A local Seattle company is doing a cheaper, simpler version, the Hill Topper by Clean Republic. A front wheel that makes a bike electric without interfering with the transmission. No wonder it's named "Hill Topper." Flat land is a rarity in Seattle.
Even more to my liking is the fundamental wheel structure. A tough model to improve but from England comes a clever use of composites allowing a small wheel to be the suspension system. This is the loop wheel I referenced earlier this year.
Can you see the massive potential influence of this concept? Composite bands can be designed to have zero side flex but any vertical flex. Stable cycling of all kinds could be tuned from such ideas.
Last is the ill-fated Mad Fiber wheel.
The concept aimed to create a singular structure rather than an assembly.

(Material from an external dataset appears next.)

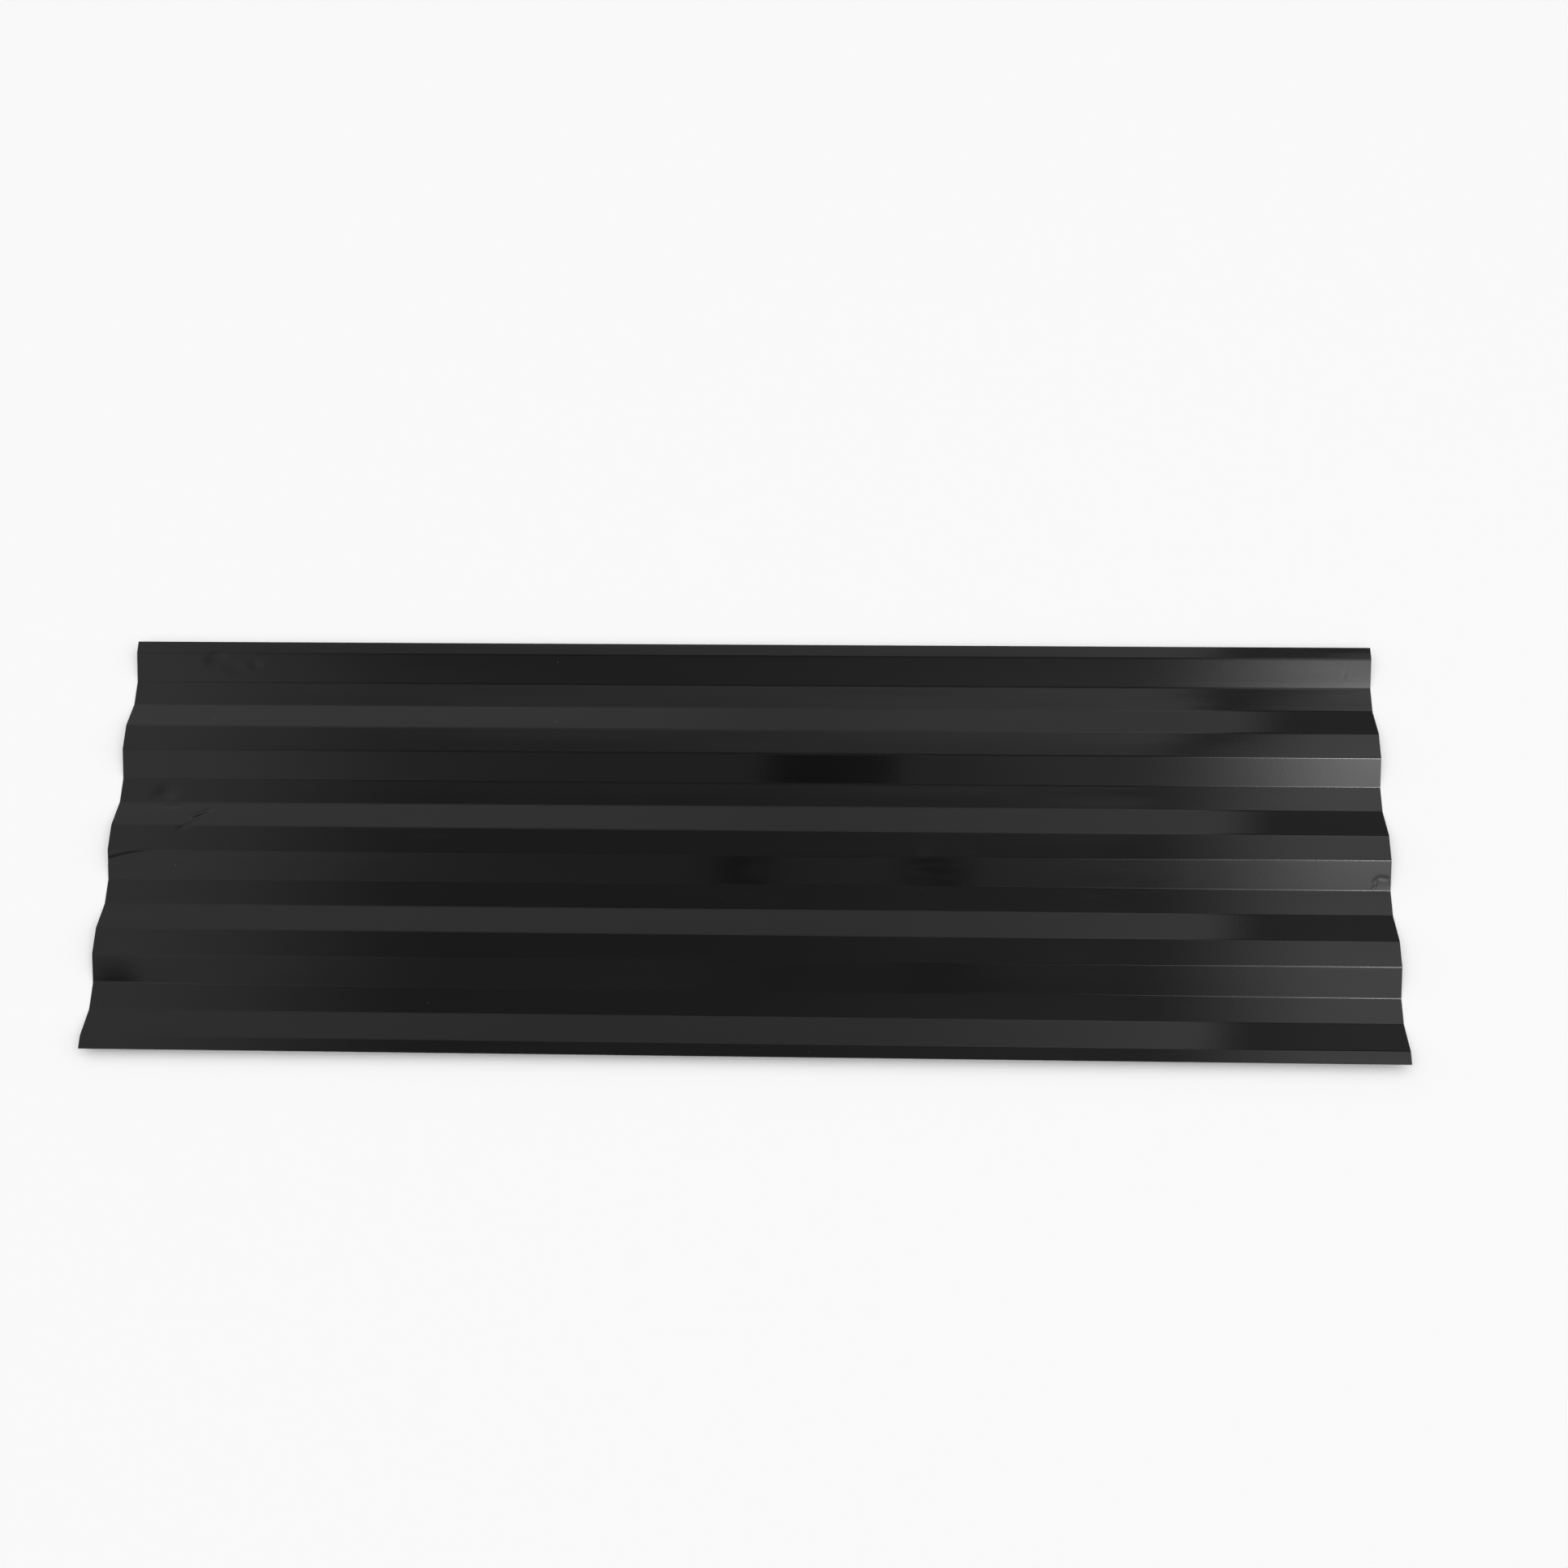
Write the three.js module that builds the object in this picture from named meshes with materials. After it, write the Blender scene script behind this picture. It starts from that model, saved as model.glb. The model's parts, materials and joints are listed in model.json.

Here was the equivalent of an actual unitary composite structure as might be possible by weaving a single uninterrupted fiber.
The simplicity conceals complex fiber placement, a different, perhaps more advanced way to address the internal and the external loads with which our classic wire wheel so well contends.
Alas, the product and company are not to be, just 3,000 sets made. Perhaps others will try this approach. Maybe we've had a glimpse of the future.
Last on this curious list is a great concept bike by BASF and design organization DING3000; driven equally by aesthetics (the proportions of bicycles in 1865) and by technology (BASF, the materials specialist, employed 24 different polymer applications in the structure).
Here's to a continuation of bold trends that wheels are showing. Electric power, disk brakes, greater stability, better pneumatic systems, regenerative braking, night time visibility, compactness, shock absorption, exotic materials...what a rich set of elements for clever engineering.
Happy New Year to all our readers and supporters. May 2014 bring you insights and rewards!